TASK PROMPT:
Repeat exactly the lines between and including those that contain "Model this object" and "ring_bend_r = 0.45; // [0.4:0.05:0.7]". Output no other line.

DATA EXTRACT:
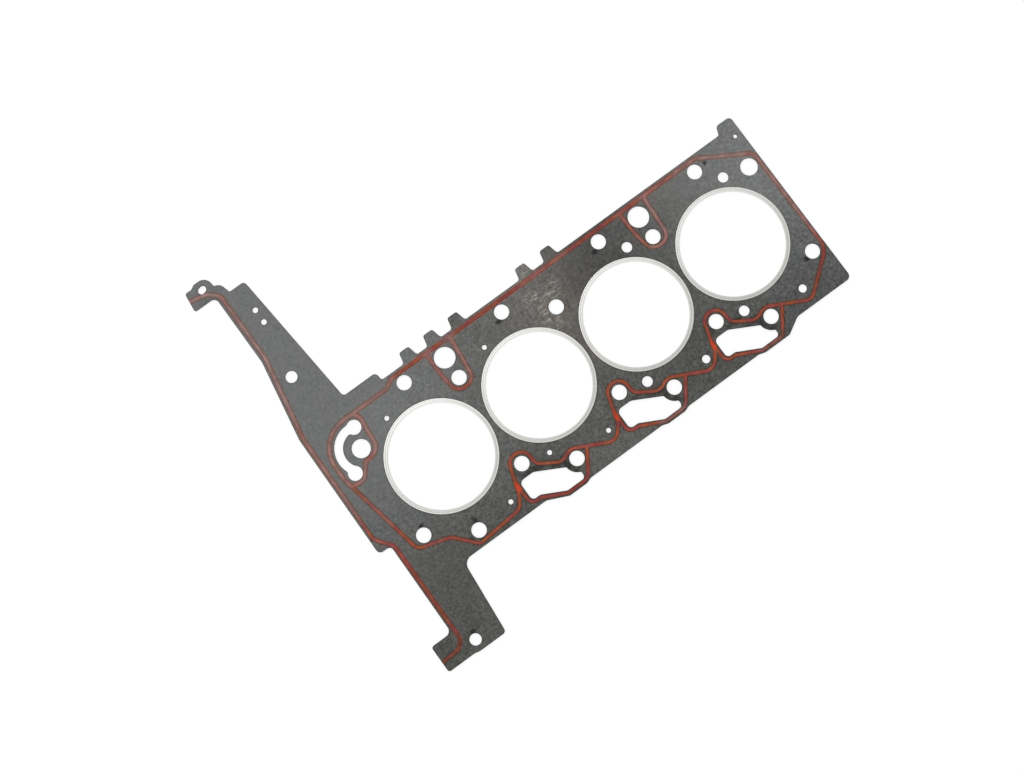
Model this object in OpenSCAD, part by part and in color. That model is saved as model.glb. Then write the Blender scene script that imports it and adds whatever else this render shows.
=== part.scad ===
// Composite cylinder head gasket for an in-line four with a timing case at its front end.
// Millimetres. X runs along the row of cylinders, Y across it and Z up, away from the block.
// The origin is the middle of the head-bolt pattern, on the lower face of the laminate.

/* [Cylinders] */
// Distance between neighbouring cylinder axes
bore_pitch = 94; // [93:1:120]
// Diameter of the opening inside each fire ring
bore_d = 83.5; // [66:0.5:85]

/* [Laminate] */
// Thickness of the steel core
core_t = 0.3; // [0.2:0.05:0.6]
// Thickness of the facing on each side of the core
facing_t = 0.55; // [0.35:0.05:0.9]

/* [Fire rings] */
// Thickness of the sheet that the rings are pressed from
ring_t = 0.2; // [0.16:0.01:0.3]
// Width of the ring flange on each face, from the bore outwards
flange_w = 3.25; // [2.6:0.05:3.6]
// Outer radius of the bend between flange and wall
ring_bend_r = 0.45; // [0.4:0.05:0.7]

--

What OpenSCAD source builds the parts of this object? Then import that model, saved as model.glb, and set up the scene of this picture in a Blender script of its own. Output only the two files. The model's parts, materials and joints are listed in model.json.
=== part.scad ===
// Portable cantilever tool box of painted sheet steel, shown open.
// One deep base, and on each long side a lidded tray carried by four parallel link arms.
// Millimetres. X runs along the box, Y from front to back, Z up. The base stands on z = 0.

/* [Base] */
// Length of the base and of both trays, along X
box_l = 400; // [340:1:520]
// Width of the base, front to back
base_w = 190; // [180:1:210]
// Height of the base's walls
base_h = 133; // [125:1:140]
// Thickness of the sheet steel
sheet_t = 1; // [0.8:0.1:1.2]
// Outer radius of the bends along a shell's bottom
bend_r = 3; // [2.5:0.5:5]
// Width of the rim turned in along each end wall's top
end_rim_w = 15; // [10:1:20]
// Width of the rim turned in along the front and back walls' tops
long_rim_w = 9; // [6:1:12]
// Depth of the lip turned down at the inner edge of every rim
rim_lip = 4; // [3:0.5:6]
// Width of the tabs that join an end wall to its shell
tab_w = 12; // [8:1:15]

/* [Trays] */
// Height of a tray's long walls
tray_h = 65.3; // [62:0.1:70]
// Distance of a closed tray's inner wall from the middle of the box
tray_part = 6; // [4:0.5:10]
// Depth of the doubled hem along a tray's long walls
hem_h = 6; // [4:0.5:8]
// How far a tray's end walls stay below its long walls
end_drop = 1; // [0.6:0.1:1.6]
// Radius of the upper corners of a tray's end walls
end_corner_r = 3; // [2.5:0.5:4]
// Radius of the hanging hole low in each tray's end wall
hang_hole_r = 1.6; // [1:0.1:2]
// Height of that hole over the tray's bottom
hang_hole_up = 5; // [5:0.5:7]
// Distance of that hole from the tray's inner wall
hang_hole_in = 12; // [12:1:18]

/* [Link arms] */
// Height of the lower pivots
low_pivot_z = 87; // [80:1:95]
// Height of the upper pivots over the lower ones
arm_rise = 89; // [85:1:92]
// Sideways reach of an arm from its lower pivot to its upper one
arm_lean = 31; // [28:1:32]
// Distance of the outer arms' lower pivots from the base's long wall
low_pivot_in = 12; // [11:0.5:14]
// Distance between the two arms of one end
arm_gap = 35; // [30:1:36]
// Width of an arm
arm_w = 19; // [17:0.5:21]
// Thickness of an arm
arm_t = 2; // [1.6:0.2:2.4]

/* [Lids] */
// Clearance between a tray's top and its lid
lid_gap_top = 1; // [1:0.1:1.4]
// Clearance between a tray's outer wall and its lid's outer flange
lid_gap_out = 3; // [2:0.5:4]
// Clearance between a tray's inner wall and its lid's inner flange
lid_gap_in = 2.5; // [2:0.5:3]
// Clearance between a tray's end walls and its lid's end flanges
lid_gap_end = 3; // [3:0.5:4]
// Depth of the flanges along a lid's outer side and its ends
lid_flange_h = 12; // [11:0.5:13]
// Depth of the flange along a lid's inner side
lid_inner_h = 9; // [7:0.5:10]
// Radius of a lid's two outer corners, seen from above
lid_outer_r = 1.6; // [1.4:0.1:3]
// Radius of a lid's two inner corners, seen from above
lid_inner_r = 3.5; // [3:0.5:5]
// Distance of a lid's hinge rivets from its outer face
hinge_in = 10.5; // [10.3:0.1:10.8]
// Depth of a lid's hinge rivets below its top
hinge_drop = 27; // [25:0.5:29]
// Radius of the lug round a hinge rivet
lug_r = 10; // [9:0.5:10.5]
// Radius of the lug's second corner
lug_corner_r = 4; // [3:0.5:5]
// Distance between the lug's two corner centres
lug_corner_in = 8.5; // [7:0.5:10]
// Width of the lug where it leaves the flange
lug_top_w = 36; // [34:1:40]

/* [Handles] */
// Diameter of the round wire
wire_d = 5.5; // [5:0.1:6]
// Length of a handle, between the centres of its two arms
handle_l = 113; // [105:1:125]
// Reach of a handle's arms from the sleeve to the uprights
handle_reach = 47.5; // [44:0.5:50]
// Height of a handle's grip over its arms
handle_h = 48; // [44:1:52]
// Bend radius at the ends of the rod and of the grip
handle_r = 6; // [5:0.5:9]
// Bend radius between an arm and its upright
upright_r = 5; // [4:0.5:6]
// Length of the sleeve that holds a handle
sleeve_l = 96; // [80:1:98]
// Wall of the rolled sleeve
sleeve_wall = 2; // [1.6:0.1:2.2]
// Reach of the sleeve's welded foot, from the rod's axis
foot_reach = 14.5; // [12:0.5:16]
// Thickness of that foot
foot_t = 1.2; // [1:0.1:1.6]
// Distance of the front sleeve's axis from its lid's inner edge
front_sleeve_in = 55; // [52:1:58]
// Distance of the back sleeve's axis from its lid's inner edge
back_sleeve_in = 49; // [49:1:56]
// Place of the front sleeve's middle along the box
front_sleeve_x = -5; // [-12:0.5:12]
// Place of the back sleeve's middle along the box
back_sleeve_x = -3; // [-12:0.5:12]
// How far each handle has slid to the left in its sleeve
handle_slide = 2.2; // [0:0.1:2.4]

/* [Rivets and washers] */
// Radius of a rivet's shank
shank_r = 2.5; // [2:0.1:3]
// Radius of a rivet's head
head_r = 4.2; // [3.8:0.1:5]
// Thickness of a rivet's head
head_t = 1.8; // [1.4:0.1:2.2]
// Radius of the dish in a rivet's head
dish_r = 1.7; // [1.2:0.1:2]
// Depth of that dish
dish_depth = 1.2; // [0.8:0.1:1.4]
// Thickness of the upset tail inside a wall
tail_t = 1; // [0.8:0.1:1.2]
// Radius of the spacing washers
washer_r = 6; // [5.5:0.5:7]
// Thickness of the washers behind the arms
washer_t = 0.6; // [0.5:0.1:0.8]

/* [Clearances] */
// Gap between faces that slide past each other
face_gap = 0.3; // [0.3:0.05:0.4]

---

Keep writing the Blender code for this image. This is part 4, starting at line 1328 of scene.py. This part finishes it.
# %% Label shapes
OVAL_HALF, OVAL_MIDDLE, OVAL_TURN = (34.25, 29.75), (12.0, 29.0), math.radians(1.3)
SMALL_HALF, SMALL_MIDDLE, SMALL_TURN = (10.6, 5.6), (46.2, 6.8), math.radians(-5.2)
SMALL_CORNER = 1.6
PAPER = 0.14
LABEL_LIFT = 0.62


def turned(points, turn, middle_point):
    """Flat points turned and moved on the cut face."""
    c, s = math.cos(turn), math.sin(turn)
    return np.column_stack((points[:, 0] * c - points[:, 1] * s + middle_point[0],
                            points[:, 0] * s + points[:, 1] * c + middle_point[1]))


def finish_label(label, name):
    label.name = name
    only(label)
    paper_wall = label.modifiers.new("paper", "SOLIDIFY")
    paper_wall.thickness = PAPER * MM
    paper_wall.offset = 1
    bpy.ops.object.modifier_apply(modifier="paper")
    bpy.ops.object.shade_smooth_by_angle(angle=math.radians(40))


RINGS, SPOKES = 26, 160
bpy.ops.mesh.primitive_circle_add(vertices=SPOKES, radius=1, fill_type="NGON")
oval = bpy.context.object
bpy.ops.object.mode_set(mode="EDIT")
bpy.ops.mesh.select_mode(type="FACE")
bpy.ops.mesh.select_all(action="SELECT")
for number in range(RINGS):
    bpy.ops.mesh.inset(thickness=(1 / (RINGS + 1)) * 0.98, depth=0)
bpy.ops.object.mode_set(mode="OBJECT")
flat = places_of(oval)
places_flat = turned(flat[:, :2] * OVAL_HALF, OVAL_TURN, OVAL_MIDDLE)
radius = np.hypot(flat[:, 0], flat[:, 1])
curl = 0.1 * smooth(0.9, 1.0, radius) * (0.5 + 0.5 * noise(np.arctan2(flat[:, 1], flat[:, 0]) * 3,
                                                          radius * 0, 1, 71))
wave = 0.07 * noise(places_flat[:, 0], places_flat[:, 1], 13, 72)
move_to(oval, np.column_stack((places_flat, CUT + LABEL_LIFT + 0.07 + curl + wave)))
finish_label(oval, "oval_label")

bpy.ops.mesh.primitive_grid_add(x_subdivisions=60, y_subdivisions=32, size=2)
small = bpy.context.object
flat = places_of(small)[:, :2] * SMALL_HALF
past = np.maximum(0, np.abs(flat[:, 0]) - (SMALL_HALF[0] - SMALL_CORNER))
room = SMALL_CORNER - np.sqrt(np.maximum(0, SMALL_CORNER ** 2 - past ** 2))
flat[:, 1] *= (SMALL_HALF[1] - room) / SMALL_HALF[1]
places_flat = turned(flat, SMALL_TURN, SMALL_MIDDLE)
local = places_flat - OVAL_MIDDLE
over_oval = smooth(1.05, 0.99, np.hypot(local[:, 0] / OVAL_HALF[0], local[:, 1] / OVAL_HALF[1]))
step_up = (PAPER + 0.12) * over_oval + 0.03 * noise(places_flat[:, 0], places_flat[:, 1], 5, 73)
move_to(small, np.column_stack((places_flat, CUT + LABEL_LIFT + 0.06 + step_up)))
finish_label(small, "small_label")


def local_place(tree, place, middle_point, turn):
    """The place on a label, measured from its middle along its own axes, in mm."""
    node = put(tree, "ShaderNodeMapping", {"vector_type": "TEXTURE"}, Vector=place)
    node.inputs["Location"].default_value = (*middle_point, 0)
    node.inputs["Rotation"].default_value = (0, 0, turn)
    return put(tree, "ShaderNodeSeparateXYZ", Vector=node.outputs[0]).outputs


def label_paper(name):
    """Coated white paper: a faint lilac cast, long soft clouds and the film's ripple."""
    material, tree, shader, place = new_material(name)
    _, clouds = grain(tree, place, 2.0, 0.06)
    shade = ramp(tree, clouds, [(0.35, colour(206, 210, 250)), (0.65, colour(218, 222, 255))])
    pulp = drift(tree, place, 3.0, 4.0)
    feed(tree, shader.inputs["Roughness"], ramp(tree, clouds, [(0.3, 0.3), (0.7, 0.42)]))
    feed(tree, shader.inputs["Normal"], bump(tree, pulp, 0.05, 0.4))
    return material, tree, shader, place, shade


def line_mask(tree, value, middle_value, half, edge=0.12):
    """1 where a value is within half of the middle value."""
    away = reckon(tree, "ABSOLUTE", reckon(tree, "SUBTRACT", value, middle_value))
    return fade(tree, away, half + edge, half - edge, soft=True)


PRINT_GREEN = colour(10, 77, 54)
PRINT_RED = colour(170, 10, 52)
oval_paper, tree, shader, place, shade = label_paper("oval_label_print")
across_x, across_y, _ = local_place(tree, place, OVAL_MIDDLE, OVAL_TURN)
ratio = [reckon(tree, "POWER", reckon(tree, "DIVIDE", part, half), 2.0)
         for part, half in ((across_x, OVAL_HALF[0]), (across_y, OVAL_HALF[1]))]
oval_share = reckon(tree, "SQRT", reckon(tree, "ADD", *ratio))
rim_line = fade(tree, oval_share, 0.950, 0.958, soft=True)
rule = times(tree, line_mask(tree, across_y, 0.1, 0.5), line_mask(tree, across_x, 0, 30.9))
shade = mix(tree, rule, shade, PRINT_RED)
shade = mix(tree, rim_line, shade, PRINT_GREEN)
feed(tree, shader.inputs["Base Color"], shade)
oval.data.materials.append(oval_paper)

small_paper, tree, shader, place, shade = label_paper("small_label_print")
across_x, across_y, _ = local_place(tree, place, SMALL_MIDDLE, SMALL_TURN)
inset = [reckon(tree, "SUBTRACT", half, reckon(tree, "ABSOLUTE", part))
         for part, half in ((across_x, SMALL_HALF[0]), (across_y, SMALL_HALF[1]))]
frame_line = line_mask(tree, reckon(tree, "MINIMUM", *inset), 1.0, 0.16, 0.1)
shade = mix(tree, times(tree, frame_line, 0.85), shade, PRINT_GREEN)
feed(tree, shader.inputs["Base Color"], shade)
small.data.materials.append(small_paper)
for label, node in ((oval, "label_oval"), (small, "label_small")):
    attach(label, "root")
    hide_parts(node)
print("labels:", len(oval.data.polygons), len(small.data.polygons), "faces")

TASK RESPONSE:
Model this object in OpenSCAD, part by part and in color. That model is saved as model.glb. Then write the Blender scene script that imports it and adds whatever else this render shows.
=== part.scad ===
// Composite cylinder head gasket for an in-line four with a timing case at its front end.
// Millimetres. X runs along the row of cylinders, Y across it and Z up, away from the block.
// The origin is the middle of the head-bolt pattern, on the lower face of the laminate.

/* [Cylinders] */
// Distance between neighbouring cylinder axes
bore_pitch = 94; // [93:1:120]
// Diameter of the opening inside each fire ring
bore_d = 83.5; // [66:0.5:85]

/* [Laminate] */
// Thickness of the steel core
core_t = 0.3; // [0.2:0.05:0.6]
// Thickness of the facing on each side of the core
facing_t = 0.55; // [0.35:0.05:0.9]

/* [Fire rings] */
// Thickness of the sheet that the rings are pressed from
ring_t = 0.2; // [0.16:0.01:0.3]
// Width of the ring flange on each face, from the bore outwards
flange_w = 3.25; // [2.6:0.05:3.6]
// Outer radius of the bend between flange and wall
ring_bend_r = 0.45; // [0.4:0.05:0.7]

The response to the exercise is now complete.